The album opens deceptively meek, with nothing more than the strum of an acoustic guitar and broken piano introducing us to “I Lost My Life.” Kory’s roaring vocals pierce through this faux serenity with vigor and the track builds as the two contrasting forces find a way to coexist. Musically, the track is a relentless crescendo; everything is constantly building until the track’s standout lyric, and mission state for Cosmic Thrill Seekers, open the floodgates. As if the power of the lyric “Everything will be alright if you shake the end of the world vibes” wasn’t enough, the song begins to crash all around him. Every layer is crumbling to the ground and his vocals go from singing to anxiety-ridden, throat destroying screams in which he delivers a cathartic “I’ve got some shit that I’d like to say but I can’t open my mouth/I can’t open my mouth/I’ve got some shit that I’d like to do/but I can’t move from the couch/Can’t get up from this couch.”

[Kory] Gregory has talked about how the inspiration for this song came as the result of a bad acid trip, but these lyrics hit on more than just that. They speak to the debilitating nature of anxiety and depression — you feel like there’s no point in speaking because what if nobody’s listening, or worse, they don’t care to hear it. You can’t move because you’re held in place by the weight of all the dread that comes with it all. This spills right through into the whole of “Fuckin A.” From the moment that I first heard this song, I’ve been singing it’s praise to anyone that would listen. I could cite any number of lyrics that connect this song to the first, but the lines that resonate with my own personal experience with depression are: “I hope you’re down for Nick-at-Nite bullshit when we try to sleep/cos I know that these 2pm mornings are still after me.” They might seem small, but those lyrics hit HARD when this exact moment is something you’ve experienced first hand. Plus, the way they give to that so simple that its perfect chorus of “Fuckin’ a, it’s almost like you read my mind.” The melody, the harmonies, the frankness of the whole damn thing. It’s magic.

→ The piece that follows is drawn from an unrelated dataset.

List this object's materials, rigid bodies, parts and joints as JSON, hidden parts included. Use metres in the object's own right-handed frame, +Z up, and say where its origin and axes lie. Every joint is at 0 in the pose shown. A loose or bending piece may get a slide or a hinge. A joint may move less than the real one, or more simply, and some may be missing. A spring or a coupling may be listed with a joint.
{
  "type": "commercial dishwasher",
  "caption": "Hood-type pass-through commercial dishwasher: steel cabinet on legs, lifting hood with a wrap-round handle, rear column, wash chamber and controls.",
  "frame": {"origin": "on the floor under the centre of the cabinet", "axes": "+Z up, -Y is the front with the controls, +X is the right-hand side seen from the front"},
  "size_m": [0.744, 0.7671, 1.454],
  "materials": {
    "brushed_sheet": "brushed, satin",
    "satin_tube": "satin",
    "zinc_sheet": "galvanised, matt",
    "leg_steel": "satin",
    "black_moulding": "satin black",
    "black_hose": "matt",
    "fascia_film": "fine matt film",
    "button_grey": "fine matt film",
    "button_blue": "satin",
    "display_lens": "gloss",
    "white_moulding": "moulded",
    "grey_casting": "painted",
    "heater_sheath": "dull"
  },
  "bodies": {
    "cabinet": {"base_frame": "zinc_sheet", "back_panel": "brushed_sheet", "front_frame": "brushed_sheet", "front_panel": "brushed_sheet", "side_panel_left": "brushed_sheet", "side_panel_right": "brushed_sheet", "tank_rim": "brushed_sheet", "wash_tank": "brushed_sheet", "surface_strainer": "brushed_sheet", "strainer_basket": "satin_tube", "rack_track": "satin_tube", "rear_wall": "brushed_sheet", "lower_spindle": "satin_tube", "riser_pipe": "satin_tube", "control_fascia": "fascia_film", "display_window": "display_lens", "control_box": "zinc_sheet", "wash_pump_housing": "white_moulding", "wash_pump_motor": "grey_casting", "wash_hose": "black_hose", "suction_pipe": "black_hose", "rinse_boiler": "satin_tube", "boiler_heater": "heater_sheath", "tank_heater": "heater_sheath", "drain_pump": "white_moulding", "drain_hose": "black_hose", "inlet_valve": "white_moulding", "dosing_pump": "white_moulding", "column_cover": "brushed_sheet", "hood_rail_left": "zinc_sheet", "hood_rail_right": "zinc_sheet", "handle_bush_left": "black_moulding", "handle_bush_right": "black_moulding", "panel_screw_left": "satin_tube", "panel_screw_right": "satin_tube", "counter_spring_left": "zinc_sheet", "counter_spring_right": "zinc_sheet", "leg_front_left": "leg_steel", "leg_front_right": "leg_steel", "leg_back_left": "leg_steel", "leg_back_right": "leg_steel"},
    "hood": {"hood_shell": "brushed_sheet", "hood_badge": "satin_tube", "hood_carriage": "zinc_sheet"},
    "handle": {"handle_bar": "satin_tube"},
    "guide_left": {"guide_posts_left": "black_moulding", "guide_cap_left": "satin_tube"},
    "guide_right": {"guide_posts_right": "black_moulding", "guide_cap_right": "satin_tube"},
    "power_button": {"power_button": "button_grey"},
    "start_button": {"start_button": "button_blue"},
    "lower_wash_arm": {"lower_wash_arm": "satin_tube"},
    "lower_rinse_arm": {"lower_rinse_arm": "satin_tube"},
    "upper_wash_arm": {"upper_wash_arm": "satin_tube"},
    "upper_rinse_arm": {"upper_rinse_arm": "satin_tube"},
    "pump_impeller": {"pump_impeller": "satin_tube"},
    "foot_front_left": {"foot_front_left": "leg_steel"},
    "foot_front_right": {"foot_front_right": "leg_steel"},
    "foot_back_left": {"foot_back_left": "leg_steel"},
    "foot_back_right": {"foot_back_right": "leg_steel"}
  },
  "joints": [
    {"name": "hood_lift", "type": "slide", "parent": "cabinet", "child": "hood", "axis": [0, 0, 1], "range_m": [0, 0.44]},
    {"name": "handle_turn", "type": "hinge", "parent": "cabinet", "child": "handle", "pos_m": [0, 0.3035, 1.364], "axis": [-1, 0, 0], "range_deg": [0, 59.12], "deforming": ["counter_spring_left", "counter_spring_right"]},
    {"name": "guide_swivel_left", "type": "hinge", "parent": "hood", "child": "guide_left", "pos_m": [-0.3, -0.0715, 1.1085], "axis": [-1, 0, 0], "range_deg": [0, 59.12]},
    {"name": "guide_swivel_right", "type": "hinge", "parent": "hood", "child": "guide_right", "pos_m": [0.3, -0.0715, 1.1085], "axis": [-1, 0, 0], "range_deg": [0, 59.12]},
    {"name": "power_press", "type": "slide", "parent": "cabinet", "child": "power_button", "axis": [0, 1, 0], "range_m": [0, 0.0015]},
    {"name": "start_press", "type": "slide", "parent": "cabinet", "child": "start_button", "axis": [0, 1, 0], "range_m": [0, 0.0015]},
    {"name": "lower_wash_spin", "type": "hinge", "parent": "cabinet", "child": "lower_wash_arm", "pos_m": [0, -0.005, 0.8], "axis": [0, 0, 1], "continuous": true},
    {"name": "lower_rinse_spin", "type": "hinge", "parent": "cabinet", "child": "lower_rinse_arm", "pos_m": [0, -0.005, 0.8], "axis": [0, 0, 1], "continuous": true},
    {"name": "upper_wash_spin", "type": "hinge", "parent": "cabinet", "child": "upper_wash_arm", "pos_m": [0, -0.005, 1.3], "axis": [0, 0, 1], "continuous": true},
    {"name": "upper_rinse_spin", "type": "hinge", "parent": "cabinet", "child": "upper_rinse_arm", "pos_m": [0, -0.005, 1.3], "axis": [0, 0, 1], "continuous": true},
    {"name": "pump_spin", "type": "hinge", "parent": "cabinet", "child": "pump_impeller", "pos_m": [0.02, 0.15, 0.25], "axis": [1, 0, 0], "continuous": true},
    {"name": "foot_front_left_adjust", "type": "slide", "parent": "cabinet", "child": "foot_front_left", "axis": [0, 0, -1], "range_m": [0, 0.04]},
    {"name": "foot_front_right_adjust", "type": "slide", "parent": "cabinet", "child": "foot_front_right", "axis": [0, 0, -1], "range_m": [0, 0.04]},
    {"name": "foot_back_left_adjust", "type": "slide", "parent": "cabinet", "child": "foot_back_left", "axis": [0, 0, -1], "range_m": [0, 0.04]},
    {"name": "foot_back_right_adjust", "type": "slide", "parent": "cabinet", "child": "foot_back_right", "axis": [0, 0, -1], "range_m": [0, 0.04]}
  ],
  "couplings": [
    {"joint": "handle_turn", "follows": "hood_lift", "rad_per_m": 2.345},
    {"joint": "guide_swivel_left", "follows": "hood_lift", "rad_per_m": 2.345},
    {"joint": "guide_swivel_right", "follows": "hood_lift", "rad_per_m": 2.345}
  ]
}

The first sign that Cosmic Thrill Seekers was going to be more than just a sophomore record came from the first notes of the album’s pseudo-title track, “Cosmic Thrill Skeeing Forever.” It was something about the way the song starts with these beautiful falsetto vocals that work in a call and response fashion with bits of chaotic energy. This was the first time that it was made clear that listeners would be going on a journey with Prince Daddy & The Hyena — the song sprinkles in bursts of high-octane energy and then lulls you back into a false sense of serenity. It’s burst and decay tactic keeps you on the edge of your seat before hitting you square in the stomach with the heart-wrenching delivery of closing lyric “I’m thinking a fireplace and a small dog/maybe some dark green and dark purple walls/but it’s not safe to think about forever…” and then spiraling into full-blown chaotic catharsis. 

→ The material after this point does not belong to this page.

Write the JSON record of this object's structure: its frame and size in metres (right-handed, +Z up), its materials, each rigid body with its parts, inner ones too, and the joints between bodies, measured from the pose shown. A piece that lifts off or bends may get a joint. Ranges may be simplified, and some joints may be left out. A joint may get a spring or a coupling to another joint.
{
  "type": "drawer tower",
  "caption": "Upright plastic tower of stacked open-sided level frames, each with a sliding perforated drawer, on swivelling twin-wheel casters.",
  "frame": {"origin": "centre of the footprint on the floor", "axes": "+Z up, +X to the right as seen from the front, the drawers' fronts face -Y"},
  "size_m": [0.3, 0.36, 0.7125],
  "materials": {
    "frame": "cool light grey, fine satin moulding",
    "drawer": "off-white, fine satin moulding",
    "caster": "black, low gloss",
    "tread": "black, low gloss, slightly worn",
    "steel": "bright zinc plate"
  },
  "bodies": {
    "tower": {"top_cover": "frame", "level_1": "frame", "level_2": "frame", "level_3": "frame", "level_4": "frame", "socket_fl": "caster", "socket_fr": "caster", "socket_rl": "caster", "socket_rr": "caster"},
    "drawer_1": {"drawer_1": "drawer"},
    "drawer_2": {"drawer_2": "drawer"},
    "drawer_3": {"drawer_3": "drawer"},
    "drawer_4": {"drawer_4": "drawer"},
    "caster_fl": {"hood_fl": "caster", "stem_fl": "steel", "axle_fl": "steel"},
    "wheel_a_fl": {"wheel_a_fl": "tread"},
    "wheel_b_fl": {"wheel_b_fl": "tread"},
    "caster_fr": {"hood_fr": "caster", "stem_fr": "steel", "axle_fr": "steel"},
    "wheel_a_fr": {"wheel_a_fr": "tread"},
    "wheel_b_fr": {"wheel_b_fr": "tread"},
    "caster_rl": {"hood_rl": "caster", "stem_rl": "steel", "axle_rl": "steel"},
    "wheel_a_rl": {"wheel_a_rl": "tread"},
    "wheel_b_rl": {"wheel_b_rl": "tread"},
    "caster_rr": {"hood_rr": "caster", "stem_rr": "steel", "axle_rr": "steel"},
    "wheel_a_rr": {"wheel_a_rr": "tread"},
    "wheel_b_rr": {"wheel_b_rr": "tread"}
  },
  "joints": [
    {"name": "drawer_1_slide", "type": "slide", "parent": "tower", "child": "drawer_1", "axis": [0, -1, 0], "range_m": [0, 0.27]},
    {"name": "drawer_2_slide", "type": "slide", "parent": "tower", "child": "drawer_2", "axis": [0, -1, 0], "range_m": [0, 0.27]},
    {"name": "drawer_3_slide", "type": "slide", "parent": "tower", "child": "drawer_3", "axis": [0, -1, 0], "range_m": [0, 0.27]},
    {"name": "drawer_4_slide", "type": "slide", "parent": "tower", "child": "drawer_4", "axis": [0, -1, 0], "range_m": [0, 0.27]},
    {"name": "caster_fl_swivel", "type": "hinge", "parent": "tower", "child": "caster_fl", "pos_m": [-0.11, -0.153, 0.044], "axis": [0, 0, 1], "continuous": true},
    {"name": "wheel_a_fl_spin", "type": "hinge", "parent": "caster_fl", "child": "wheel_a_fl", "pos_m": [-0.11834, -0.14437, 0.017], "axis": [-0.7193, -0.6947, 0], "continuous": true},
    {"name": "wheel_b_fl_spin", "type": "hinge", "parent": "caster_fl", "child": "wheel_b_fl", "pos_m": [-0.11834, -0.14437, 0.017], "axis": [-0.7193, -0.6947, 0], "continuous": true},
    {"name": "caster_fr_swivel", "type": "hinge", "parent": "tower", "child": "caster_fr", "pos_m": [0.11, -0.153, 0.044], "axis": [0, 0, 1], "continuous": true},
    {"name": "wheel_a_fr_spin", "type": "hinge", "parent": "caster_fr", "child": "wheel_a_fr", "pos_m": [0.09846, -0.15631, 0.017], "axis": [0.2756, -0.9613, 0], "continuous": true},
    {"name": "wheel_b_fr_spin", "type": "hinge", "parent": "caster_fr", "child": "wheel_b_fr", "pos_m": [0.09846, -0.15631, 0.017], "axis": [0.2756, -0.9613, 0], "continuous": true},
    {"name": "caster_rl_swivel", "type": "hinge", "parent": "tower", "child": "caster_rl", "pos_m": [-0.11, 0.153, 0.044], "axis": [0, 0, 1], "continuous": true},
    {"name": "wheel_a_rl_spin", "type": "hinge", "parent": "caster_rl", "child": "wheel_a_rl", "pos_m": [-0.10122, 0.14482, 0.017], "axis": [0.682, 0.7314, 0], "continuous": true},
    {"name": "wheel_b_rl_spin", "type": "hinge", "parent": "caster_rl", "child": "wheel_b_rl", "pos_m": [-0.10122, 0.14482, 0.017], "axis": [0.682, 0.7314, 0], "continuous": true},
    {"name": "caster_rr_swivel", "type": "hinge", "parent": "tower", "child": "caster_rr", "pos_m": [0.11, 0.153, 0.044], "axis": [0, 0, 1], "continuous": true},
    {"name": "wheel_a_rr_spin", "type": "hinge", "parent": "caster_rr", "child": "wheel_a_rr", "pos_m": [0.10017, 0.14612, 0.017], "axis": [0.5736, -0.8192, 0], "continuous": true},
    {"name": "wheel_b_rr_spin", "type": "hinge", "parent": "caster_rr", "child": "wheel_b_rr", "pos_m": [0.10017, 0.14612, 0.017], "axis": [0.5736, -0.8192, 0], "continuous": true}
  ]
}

And then we’ve got “Slip.” This is, without hyperbole, the best song that I’ve heard in at least five years. Melodically? The track bounces around like a top 40 pop song, with lyrics that read like Gregory splaying himself and putting it on full display for the world to pick apart. Hearing the back half of this song for the first time was a whole moment for me. It was pitch black and my room was only lit by the dull glow of my cellphone screen, the perfect setting for your first run through an album that will, no doubt, change lives. Kory’s voice swells around the delivery of  “A hole in my head and it’s infinitely black/Pulling me in with no way to fight back/so I get to know him pretty well/think he knows me too/He says that all my friends are so onto me/they catch me slipping into obscurity/just please let me be” and then reach their full potential as he angstily shouts “I’m sick of feeling small/and I’m sick of feeling dumb/I’m sick of feeling every little thing that I’ve done wrong.” Naturally, because I’m a big ol’ baby, I shed some tears hearing this. 

I could go on forever about how much each of these songs has grown to mean to me in the short time that I’ve spent with this record. It’s been a little over a month since the first time I pressed play, and I’ve had a new favorite song every day. This is the kind of record that will change lives for kids today; it’s at the level of Green Day’s American Idiot and My Chemical Romance’s The Black Parade, two records that changed the way these bands were seen by the masses. It’s the kind of record that’s larger than life and somehow still extremely personal. It’s a broad stroke of genius that will be celebrated for years to come. I can promise you that. The last few seconds of Cosmic Thrill Seekers are identical to the first, cementing the idea that the journey we’re on with Prince Daddy and The Hyena is cyclical in nature. It’s just like Scully said, “It begins where it ends…in nothingness.”